Read the records and write them out again exactly.

[Start]

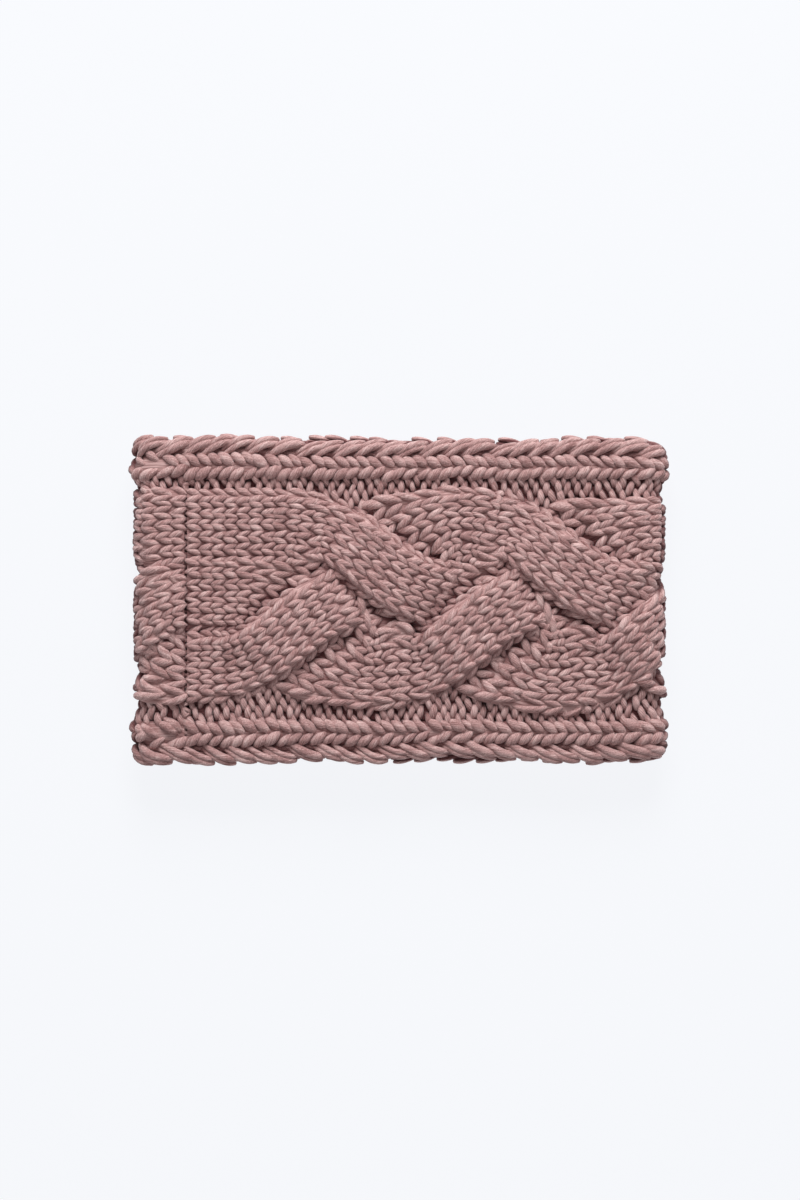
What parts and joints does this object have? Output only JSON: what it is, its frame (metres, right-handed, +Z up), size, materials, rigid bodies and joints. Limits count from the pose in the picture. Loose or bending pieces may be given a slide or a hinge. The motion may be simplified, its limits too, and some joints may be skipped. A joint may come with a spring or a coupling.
{
  "type": "ear warmer headband",
  "caption": "Chunky knitted ear warmer headband: a wide loop with a plaited cable between plain knit borders, closed by a sewn seam, worn round the head over the ears.",
  "frame": {"origin": "centre of the underside as it lies flat and folded, on the surface that it rests on", "axes": "+Z up out of the upper face, +X from fold to fold across the folded width, +Y towards the upper border"},
  "size_m": [0.23, 0.143, 0.0282],
  "materials": {
    "chunky_yarn": "matt dusty rose yarn, loosely spun, with fibre streaks along it and a soft sheen",
    "seam_yarn": "the same yarn, pulled tight in the seam"
  },
  "bodies": {
    "root": {"knit_ground": "chunky_yarn", "upper_border": "chunky_yarn", "lower_border": "chunky_yarn", "plait_strand_1": "chunky_yarn", "plait_strand_2": "chunky_yarn", "plait_strand_3": "chunky_yarn", "seam_yarn": "seam_yarn"}
  },
  "joints": []
}
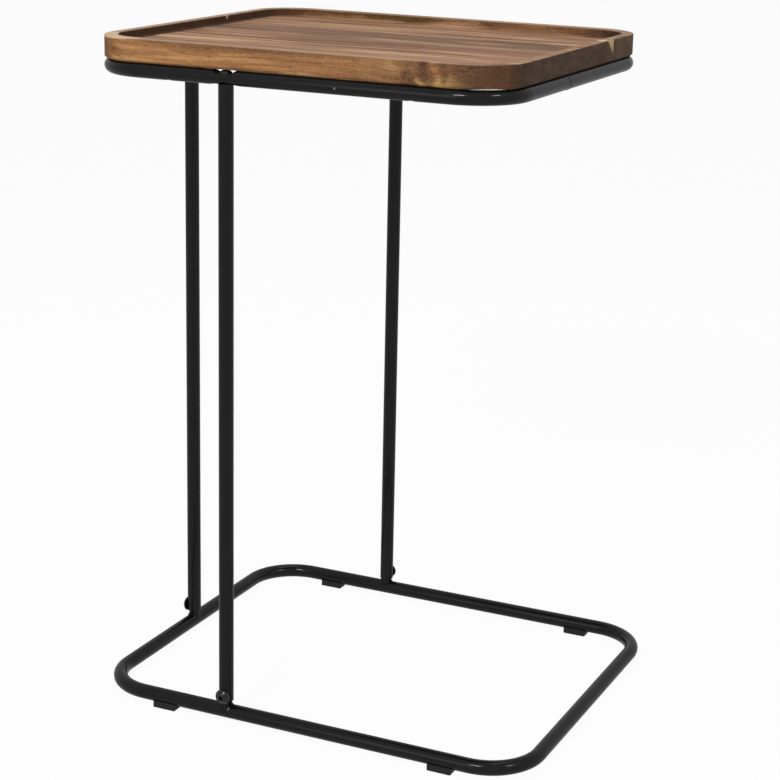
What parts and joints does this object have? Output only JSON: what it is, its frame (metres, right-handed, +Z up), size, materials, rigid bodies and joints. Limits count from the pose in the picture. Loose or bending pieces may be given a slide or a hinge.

[End]

- _Answer to this task_:
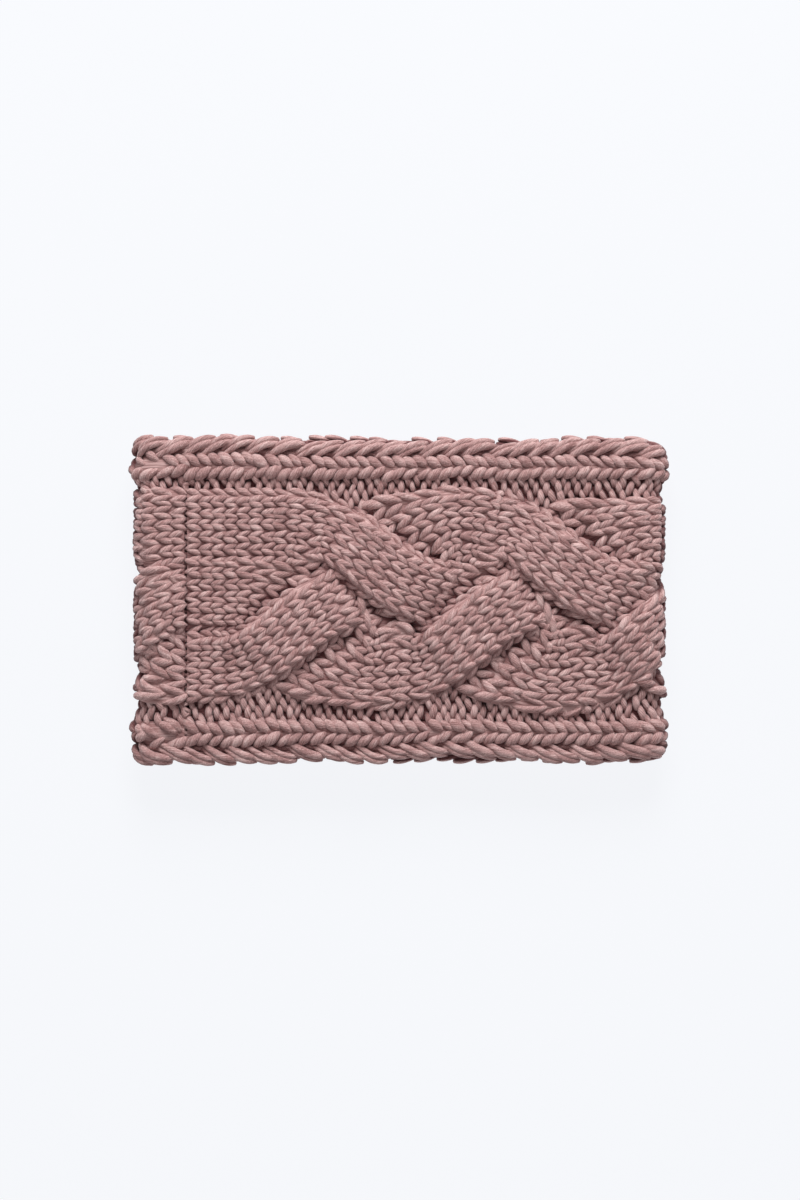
What parts and joints does this object have? Output only JSON: what it is, its frame (metres, right-handed, +Z up), size, materials, rigid bodies and joints. Limits count from the pose in the picture. Loose or bending pieces may be given a slide or a hinge. The motion may be simplified, its limits too, and some joints may be skipped. A joint may come with a spring or a coupling.
{
  "type": "ear warmer headband",
  "caption": "Chunky knitted ear warmer headband: a wide loop with a plaited cable between plain knit borders, closed by a sewn seam, worn round the head over the ears.",
  "frame": {"origin": "centre of the underside as it lies flat and folded, on the surface that it rests on", "axes": "+Z up out of the upper face, +X from fold to fold across the folded width, +Y towards the upper border"},
  "size_m": [0.23, 0.143, 0.0282],
  "materials": {
    "chunky_yarn": "matt dusty rose yarn, loosely spun, with fibre streaks along it and a soft sheen",
    "seam_yarn": "the same yarn, pulled tight in the seam"
  },
  "bodies": {
    "root": {"knit_ground": "chunky_yarn", "upper_border": "chunky_yarn", "lower_border": "chunky_yarn", "plait_strand_1": "chunky_yarn", "plait_strand_2": "chunky_yarn", "plait_strand_3": "chunky_yarn", "seam_yarn": "seam_yarn"}
  },
  "joints": []
}
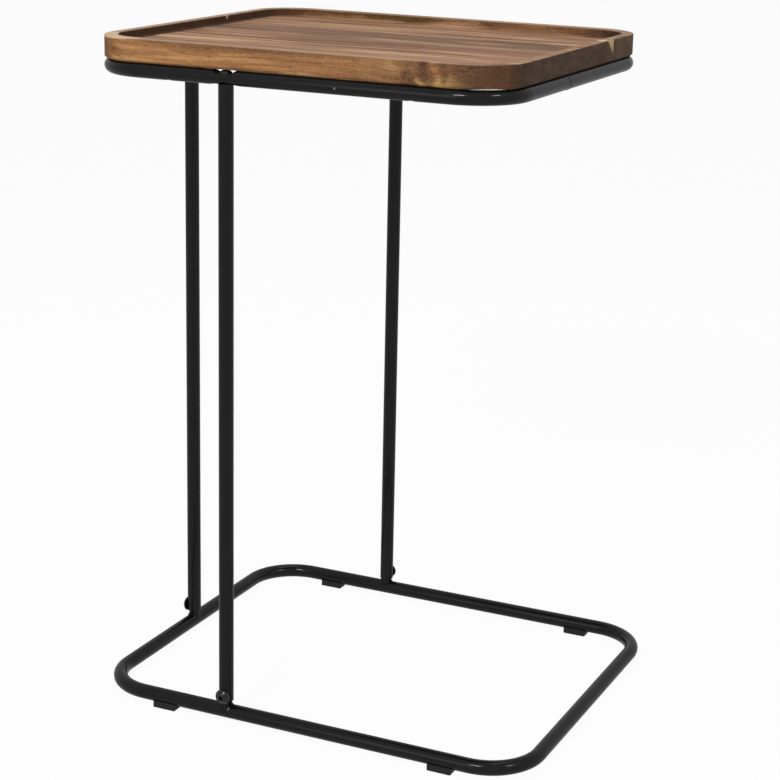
What parts and joints does this object have? Output only JSON: what it is, its frame (metres, right-handed, +Z up), size, materials, rigid bodies and joints. Limits count from the pose in the picture. Loose or bending pieces may be given a slide or a hinge.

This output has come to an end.